Yesterday’s post may have exhibited some frustration on my part.
As well it might! Since at least 2001 the Western world has been in a life-and-death struggle with the movement that brought us yesterday’s bloodbath in Paris, as well as countless less publicized atrocities (less publicized because they took place in Nigeria, Iraq or Syria to people the West doesn’t care about as much, although they were often worse). Despite everything, there is still no unified effort to fight back in the name of civilization.
President Bush made all the right noises after 9/11. On Sept. 21, he addressed a joint session of Congress, saying in part,
We will direct every resource at our command — every means of diplomacy, every tool of intelligence, every instrument of law enforcement, every financial influence, and every necessary weapon of war — to the destruction and to the defeat of the global terror network. …

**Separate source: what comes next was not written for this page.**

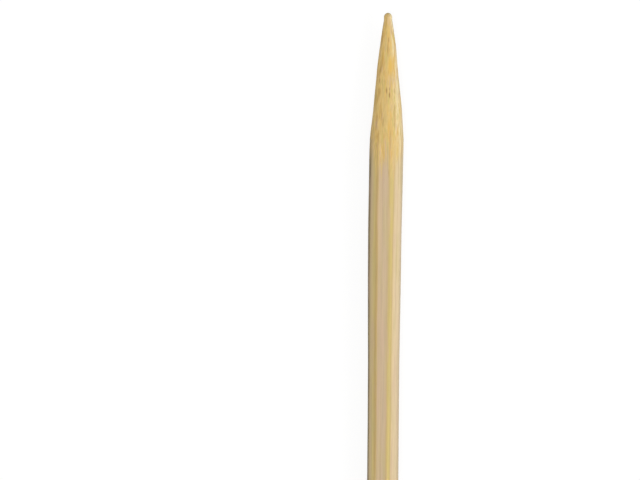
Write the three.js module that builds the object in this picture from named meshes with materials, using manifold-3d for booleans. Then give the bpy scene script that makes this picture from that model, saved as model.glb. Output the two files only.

We will starve terrorists of funding, turn them one against another, drive them from place to place until there is no refuge or no rest.
And we will pursue nations that provide aid or safe haven to terrorism. Every nation in every region now has a decision to make: Either you are with us or you are with the terrorists.
From this day forward, any nation that continues to harbor or support terrorism will be regarded by the United States as a hostile regime. …
This is not, however, just America’s fight. And what is at stake is not just America’s freedom. This is the world’s fight. This is civilization’s fight. This is the fight of all who believe in progress and pluralism, tolerance and freedom.
We ask every nation to join us.
We will ask and we will need the help of police forces, intelligence service and banking systems around the world. …
Unfortunately, the US didn’t do what Bush promised. Bush’s coalition didn’t catch Bin Laden in Afghanistan and then unnecessarily invaded Iraq, compounding the error by taking the country apart and handing it over to the Shiite militias, strengthening Iran and provoking the vicious civil war that gave birth to Da’esh, the “Islamic State.” Its counter-terrorism activities focused narrowly on Al Qaeda, ignoring the greater (albeit longer-range) threats from Iran and Hizballah. Resources were squandered on “homeland security” that was meaningless.
And then came Obama, who took the side of the Islamic radicals of the Muslim Brotherhood in Egypt, tried to form an alliance with Iran (in pursuit of which he is permitting the regime to acquire nuclear weapons), allowed himself to be deterred from following through on his threats against mass-murderer Bashar al-Assad, and carried out a consistent policy to create a terrorist state next to Israel’s population centers. Israel, the strongest force standing against the jihad in the region!
In the meantime, a form of Orwellian doublespeak has been enforced in America, where it has been made unacceptable to speak about the Islamic roots of the terrorism that is daily killing dozens of people around the globe. Political correctness is more important than a straight answer, and official pronouncements seem to be made underwater.
“But what can we do? We can’t fight all 1.5 billion Muslims.” As if we needed to!
Most of those 1.5 million Muslims don’t care about ideology or politics, or even much about religion. Most of them live barely above the subsistence level, and others who have better lives aren’t interested in losing them. Radical Islam is not a grassroots movement, despite what their leaders would like us to think. Jihadists are assembled, paid, equipped and led by governments, organizations of all kinds, and elites.
What we, the civilized world, needs to do is to focus. To learn to understand the nature of the beast that we are confronting. To chart the organizations that support it, name the leaders, determine the governments and factions that provide its nourishment. And then we have to crush those organizations, kill the leaders and elites, and overthrow those governments.
This would require an allocation of resources up front, in the intelligence phase. There would have to be unprecedented agreement between the targets of the jihad, an ability to work together despite their differences (think of the Allies in WWII). There would have to be a unity of purpose, an understanding of what has to be done and why.
I am pessimistic that the unity of purpose can be found. Europe is still committed to the ideal of multiculturalism that is eating its heart out while it pretends that nothing is the matter, like the Spartan boy who stole the fox. America is immeasurably weaker today than it was in 2001, thanks to Bush’s bumbling and Obama’s ignorance and ideological obtuseness.
In addition, it would take a leader, someone like Winston Churchill, someone who could take the very hard decisions that would be needed while still retaining the vision of justice, tolerance, freedom and openness that characterize the ideal Western society that is, after all, the ultimate goal.
Probably the leadership will have to come from America, despite its weaknesses and despite the ideological drift toward a European-like impotence. I must admit that I don’t see it on the horizon.
It would be a struggle, but — by orders of magnitude — nothing like the struggle to defeat the Axis in WWII. Even so, I don’t know if the West has the fortitude for it.
I will be watching with vital interest from here, the front line in the war.